2. Liquidity providers (LP) will receive USDT rewards from trading fees/position interest, and DFT mining rewards from the liquidity pool in proportion to their deposit ratio;
It should be noted that although dFuture can redeem liquidity to obtain USDT at any time, LP needs to pay a 0.5% handling fee. If a large amount of USDT is redeemed, LP will need to pay attention to whether the handling fee will exceed the earned profit.
Self-contained economic model
For traders, the dFuture platform allows users to keep their own funds, and only “authorizes” the access to obtain the user’s funds in the wallet during trading, which avoids many security and hacking incidents associated with centralized exchanges.
On the other hand, no slippage and low trading fees also meet the needs of traders. In addition, trading mining allows users to earn platform tokens when opening positions. The only drawback is that there are currently only 4 trading pairs.

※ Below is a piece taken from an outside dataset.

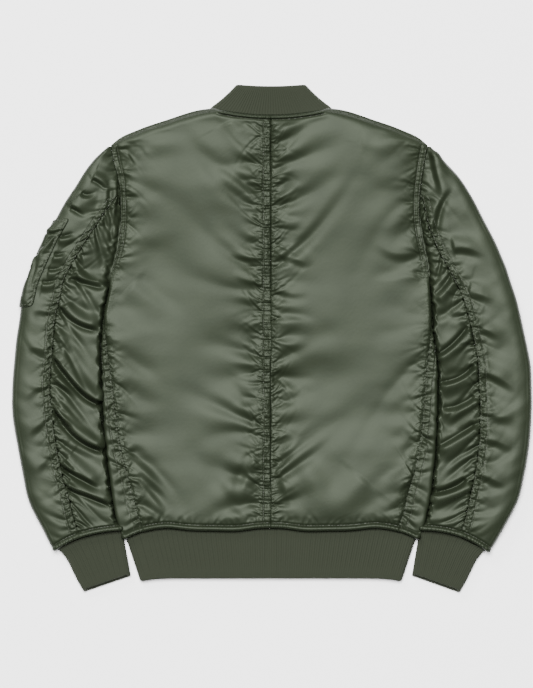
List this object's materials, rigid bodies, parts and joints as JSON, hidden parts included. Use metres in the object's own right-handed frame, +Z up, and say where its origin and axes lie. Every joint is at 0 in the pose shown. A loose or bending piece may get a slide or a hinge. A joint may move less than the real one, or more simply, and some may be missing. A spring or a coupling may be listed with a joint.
{
  "type": "bomber jacket",
  "caption": "Padded satin nylon bomber jacket laid out flat on its front, back up, with ribbed knit collar, cuffs and hem and a pocket on one sleeve.",
  "frame": {"origin": "centre of the bounding box in plan, on the surface that the jacket lies on", "axes": "+X to the wearer's right as the jacket lies on its front, +Y from the hem to the collar, +Z up from the surface"},
  "size_m": [0.7545, 0.7365, 0.0264],
  "materials": {
    "shell": "satin weave nylon with a soft sheen, padded",
    "rib_knit": "matt ribbed knit",
    "zip_tape": "woven tape with a moulded tooth chain",
    "zip_metal": "satin nickel"
  },
  "bodies": {
    "root": {"back_panel_left": "shell", "back_panel_right": "shell", "front_panel_left": "shell", "front_panel_right": "shell", "sleeve_upper_left": "shell", "sleeve_upper_right": "shell", "sleeve_under_left": "shell", "sleeve_under_right": "shell", "sleeve_pocket_left": "shell", "collar_rib": "rib_knit", "hem_rib": "rib_knit", "cuff_rib_left": "rib_knit", "cuff_rib_right": "rib_knit", "zip_tape_left": "zip_tape", "zip_tape_right": "zip_tape", "zip_slider": "zip_metal"}
  },
  "joints": []
}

However, as the platform grows, there will be more and more trading pairs.
Interestingly, because holding DFT can reduce trading fees, high-frequency traders may choose to stake DFT, thereby reducing DFT’s selling pressure to prevent DFT price drop.
For liquidity providers, dFuture’s trading mining mechanism will attract a large number of traders to come to mine. Coupled with the FOMO pool mechanism, it will rapidly increase the trading volume of the platform, which will also enable liquidity providers to earn more and more USDT rewards.
DeFi has proven its potential, but there is currently no decentralized derivatives trading platform like dFuture that solves the pain points of existing AMM. Just like the early days of Compound, Synthetix, and Yearn, dFuture solves existing pain points in a decentralized way.
dFuture’s derivative platform is an alternative to hedge besides lending and spot trading. Leverage futures trading can maximize the financial efficiency in a decentralized way and complete one of the important missing pieces of the DeFi puzzle.